La comunidad sostiene
Ezequiel dice que algunos colegas no quieren dar clases en el barrio porque alguien fue víctima de un robo o incidente. Pero muchos otros, son entre 80 y 100 en total, eligen quedarse por el grupo de trabajo y las actividades que se generan con la comunidad. “Lo que pasa es que lo malo corre rápido y lo bueno llega con delay”, resume.
El joven que es profesor desde 2017 y que este año mandará a su hijo a esa misma escuela piensa que ser del lugar tiene cosas buenas y no tanto, porque los alumnos y las alumnas a veces le responden: “¿Qué me das órdenes si vos sos vecino mio?”. Pero Roberto Fleba, director de la secundaria, sale al cruce y complementa: “También lo buscan para contarle cosas y lo tienen como un ejemplo: es alguien que llegó a maestro saliendo del mismo lugar que ellos”.
Roberto está en el bachiller con salida en Ciencias Naturales desde 1999 y le pone cifras a la expansión, que acompañó a su vez la población del lugar: a la primaria asisten 550 chicos y chicas, a la secundaria 230, el año pasado empezó un Eempa para las madres de alumnos (20 más), más tres talleres de herrería, carpintería y panadería (35 jóvenes).

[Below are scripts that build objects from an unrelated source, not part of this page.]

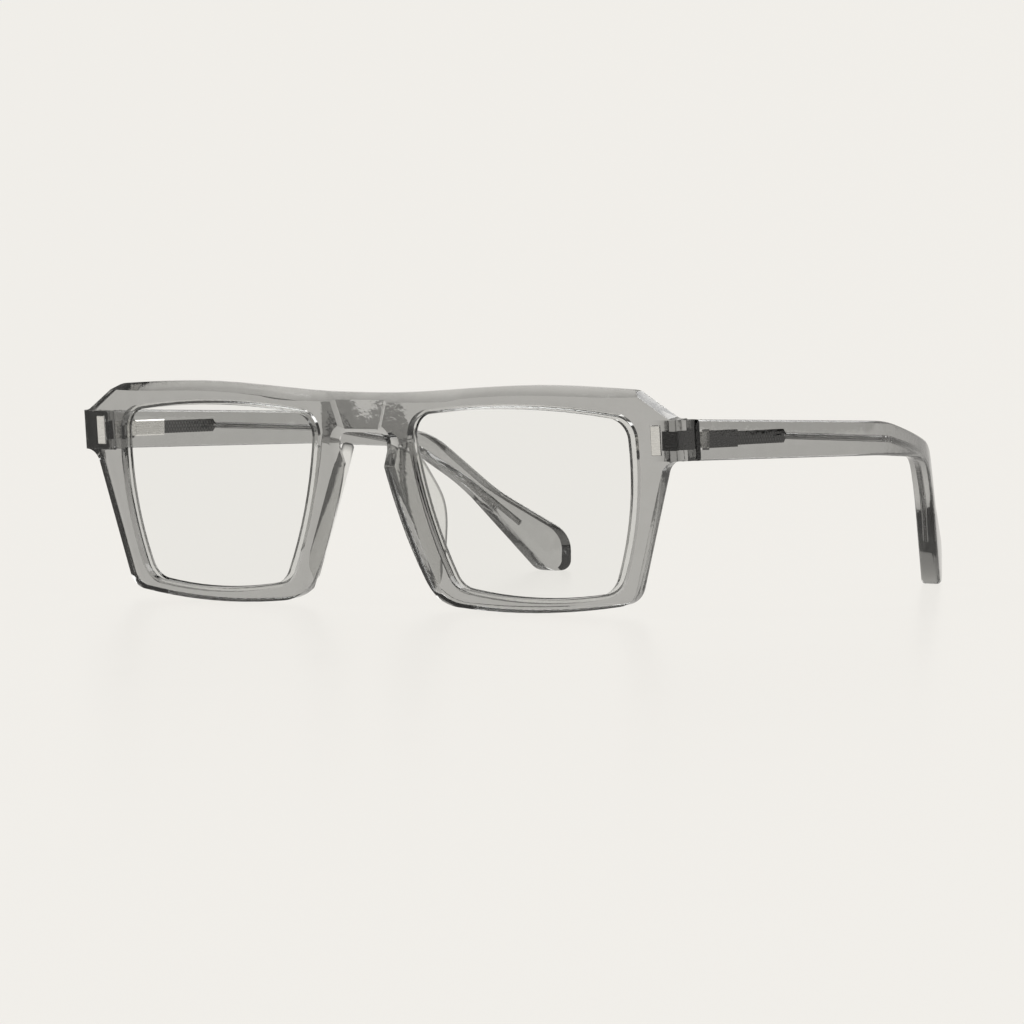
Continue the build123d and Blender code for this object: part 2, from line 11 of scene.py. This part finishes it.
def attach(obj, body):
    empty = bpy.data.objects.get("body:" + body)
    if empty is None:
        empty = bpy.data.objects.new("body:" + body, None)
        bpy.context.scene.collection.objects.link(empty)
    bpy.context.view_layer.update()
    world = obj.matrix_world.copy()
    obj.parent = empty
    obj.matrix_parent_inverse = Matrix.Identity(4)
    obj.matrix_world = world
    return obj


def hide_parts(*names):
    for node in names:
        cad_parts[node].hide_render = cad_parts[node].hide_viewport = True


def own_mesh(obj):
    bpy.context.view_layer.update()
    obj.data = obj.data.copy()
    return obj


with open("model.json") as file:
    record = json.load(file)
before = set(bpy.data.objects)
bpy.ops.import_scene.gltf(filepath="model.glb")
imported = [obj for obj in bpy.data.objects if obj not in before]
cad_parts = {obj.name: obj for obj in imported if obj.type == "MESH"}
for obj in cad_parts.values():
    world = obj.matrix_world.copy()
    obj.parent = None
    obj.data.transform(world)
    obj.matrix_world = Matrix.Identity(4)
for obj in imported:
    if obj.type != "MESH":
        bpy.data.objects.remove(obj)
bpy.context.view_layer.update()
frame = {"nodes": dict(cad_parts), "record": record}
nodes = frame["nodes"]
bodies = frame["record"]["behaviour"]["bodies"]
body_of_node = {node: body for body, names in bodies.items() for node in names}

# Camera, where the photograph was taken from: angles in degrees
IMAGE_WIDTH = 1024
FOCAL_PIXELS = 6085
SENSOR_MM = 36.0
CAMERA_AZIMUTH = 35.07
CAMERA_ELEVATION = 2.47
CAMERA_ROLL = -0.10
CAMERA_DISTANCE = 1.2281
CAMERA_TARGET = Vector((-0.0098, -0.00306, 0.0159))
CAMERA_CLIP = (0.05, 50.0)

# Copies of CAD meshes: how near points are joined, how short an edge goes, and the turn that stays sharp
WELD = 2e-6
SPECK = 1e-6
SHARP_TURN = radians(24)

# Facing is 0 where a surface is seen squarely and 1 where it is seen from the side
FACING_BLEND = 0.5

# The middle stretch of a noise texture, over which a number or a colour changes
NUMBER_RANGE = (0.3, 0.7)
TINT_STOPS = (0.35, 0.65)

# The colour of reflections on clear pieces and on the floor
WHITE = (1.0, 1.0, 1.0)

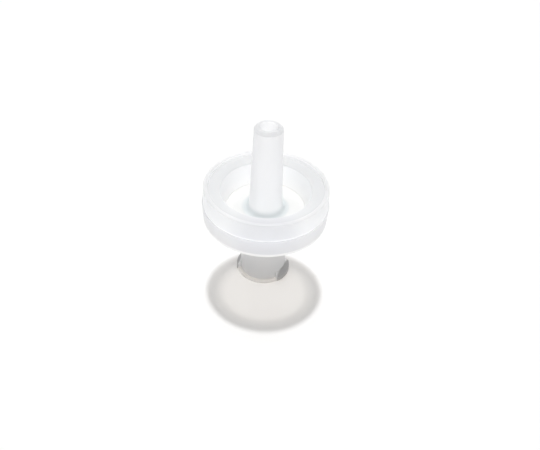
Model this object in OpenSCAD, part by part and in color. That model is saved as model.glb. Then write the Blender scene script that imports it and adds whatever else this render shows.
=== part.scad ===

El comedor no cierra. En verano alimenta a 100 o 120 personas de lunes a viernes. Durante el ciclo lectivo cocina 400 raciones en tres turnos, además de desayuno y merienda para 800 en total. El pan y las facturas son de elaboración propia. “Acá es duro pero es cómodo, porque nos importa el otro”, resume Horacio.
La urbanización sigue. A una cuadra y media, por Rueda esquina Valparaíso, trabaja una máquina retroexcavadora sobre la calle. En la placita de la esquina, la frase le aclara a cualquier visitante ocasional: “Somos mucho más que lo que dicen de nosotros”.